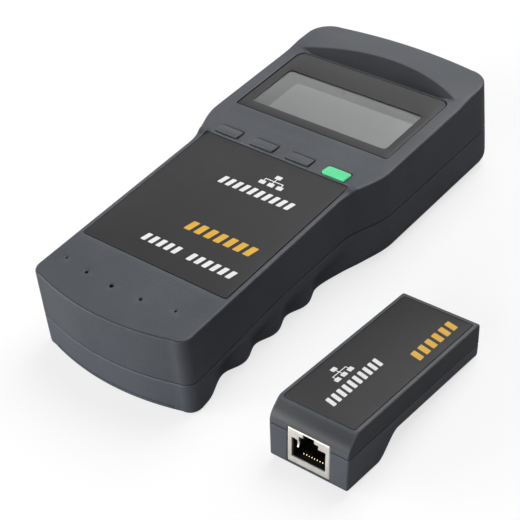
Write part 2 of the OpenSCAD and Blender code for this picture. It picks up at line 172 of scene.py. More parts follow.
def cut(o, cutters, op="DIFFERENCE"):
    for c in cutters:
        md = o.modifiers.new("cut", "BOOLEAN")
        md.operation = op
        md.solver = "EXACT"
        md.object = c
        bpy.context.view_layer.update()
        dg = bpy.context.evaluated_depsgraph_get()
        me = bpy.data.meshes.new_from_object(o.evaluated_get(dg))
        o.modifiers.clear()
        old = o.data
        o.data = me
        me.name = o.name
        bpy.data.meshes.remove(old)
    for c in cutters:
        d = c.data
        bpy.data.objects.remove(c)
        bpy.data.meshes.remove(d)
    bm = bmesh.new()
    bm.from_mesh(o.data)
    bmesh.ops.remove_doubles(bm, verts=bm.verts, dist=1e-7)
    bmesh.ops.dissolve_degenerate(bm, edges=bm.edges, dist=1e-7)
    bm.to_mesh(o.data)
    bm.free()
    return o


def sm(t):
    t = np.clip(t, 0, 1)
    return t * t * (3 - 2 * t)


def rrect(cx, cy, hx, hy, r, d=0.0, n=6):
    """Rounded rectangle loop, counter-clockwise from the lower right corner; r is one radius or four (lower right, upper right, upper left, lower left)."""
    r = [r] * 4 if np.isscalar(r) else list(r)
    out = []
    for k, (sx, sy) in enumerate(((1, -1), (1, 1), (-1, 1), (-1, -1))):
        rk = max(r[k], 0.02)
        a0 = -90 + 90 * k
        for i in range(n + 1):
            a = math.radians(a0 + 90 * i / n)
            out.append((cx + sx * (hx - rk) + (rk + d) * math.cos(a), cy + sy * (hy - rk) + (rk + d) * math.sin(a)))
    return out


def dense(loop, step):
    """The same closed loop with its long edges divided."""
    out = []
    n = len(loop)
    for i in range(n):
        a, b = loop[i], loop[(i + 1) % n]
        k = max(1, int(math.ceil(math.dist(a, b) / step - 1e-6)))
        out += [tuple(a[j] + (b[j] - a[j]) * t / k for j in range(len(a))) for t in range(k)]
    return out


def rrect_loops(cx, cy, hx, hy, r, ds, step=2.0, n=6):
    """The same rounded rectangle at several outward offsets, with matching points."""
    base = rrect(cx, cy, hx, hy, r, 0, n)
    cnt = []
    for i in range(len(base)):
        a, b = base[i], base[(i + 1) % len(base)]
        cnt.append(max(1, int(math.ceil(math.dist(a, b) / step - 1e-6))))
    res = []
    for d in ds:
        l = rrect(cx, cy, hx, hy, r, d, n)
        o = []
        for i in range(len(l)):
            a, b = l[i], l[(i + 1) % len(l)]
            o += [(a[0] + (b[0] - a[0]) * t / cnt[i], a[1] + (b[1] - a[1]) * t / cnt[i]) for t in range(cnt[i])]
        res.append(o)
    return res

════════

- **What to work on**: Extract the full listing above without altering anything.

- **Finished exercise**:
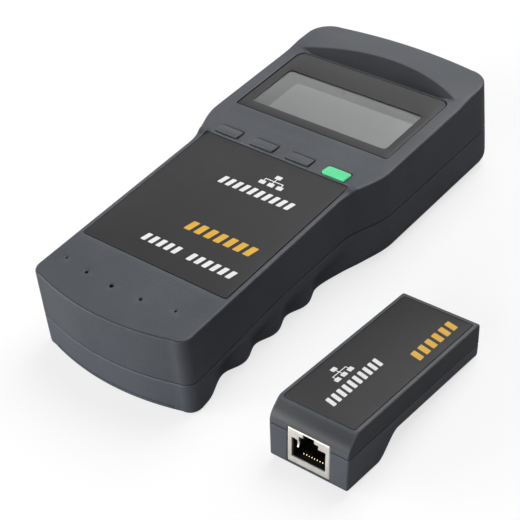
Write part 2 of the OpenSCAD and Blender code for this picture. It picks up at line 172 of scene.py. More parts follow.
def cut(o, cutters, op="DIFFERENCE"):
    for c in cutters:
        md = o.modifiers.new("cut", "BOOLEAN")
        md.operation = op
        md.solver = "EXACT"
        md.object = c
        bpy.context.view_layer.update()
        dg = bpy.context.evaluated_depsgraph_get()
        me = bpy.data.meshes.new_from_object(o.evaluated_get(dg))
        o.modifiers.clear()
        old = o.data
        o.data = me
        me.name = o.name
        bpy.data.meshes.remove(old)
    for c in cutters:
        d = c.data
        bpy.data.objects.remove(c)
        bpy.data.meshes.remove(d)
    bm = bmesh.new()
    bm.from_mesh(o.data)
    bmesh.ops.remove_doubles(bm, verts=bm.verts, dist=1e-7)
    bmesh.ops.dissolve_degenerate(bm, edges=bm.edges, dist=1e-7)
    bm.to_mesh(o.data)
    bm.free()
    return o


def sm(t):
    t = np.clip(t, 0, 1)
    return t * t * (3 - 2 * t)


def rrect(cx, cy, hx, hy, r, d=0.0, n=6):
    """Rounded rectangle loop, counter-clockwise from the lower right corner; r is one radius or four (lower right, upper right, upper left, lower left)."""
    r = [r] * 4 if np.isscalar(r) else list(r)
    out = []
    for k, (sx, sy) in enumerate(((1, -1), (1, 1), (-1, 1), (-1, -1))):
        rk = max(r[k], 0.02)
        a0 = -90 + 90 * k
        for i in range(n + 1):
            a = math.radians(a0 + 90 * i / n)
            out.append((cx + sx * (hx - rk) + (rk + d) * math.cos(a), cy + sy * (hy - rk) + (rk + d) * math.sin(a)))
    return out


def dense(loop, step):
    """The same closed loop with its long edges divided."""
    out = []
    n = len(loop)
    for i in range(n):
        a, b = loop[i], loop[(i + 1) % n]
        k = max(1, int(math.ceil(math.dist(a, b) / step - 1e-6)))
        out += [tuple(a[j] + (b[j] - a[j]) * t / k for j in range(len(a))) for t in range(k)]
    return out


def rrect_loops(cx, cy, hx, hy, r, ds, step=2.0, n=6):
    """The same rounded rectangle at several outward offsets, with matching points."""
    base = rrect(cx, cy, hx, hy, r, 0, n)
    cnt = []
    for i in range(len(base)):
        a, b = base[i], base[(i + 1) % len(base)]
        cnt.append(max(1, int(math.ceil(math.dist(a, b) / step - 1e-6))))
    res = []
    for d in ds:
        l = rrect(cx, cy, hx, hy, r, d, n)
        o = []
        for i in range(len(l)):
            a, b = l[i], l[(i + 1) % len(l)]
            o += [(a[0] + (b[0] - a[0]) * t / cnt[i], a[1] + (b[1] - a[1]) * t / cnt[i]) for t in range(cnt[i])]
        res.append(o)
    return res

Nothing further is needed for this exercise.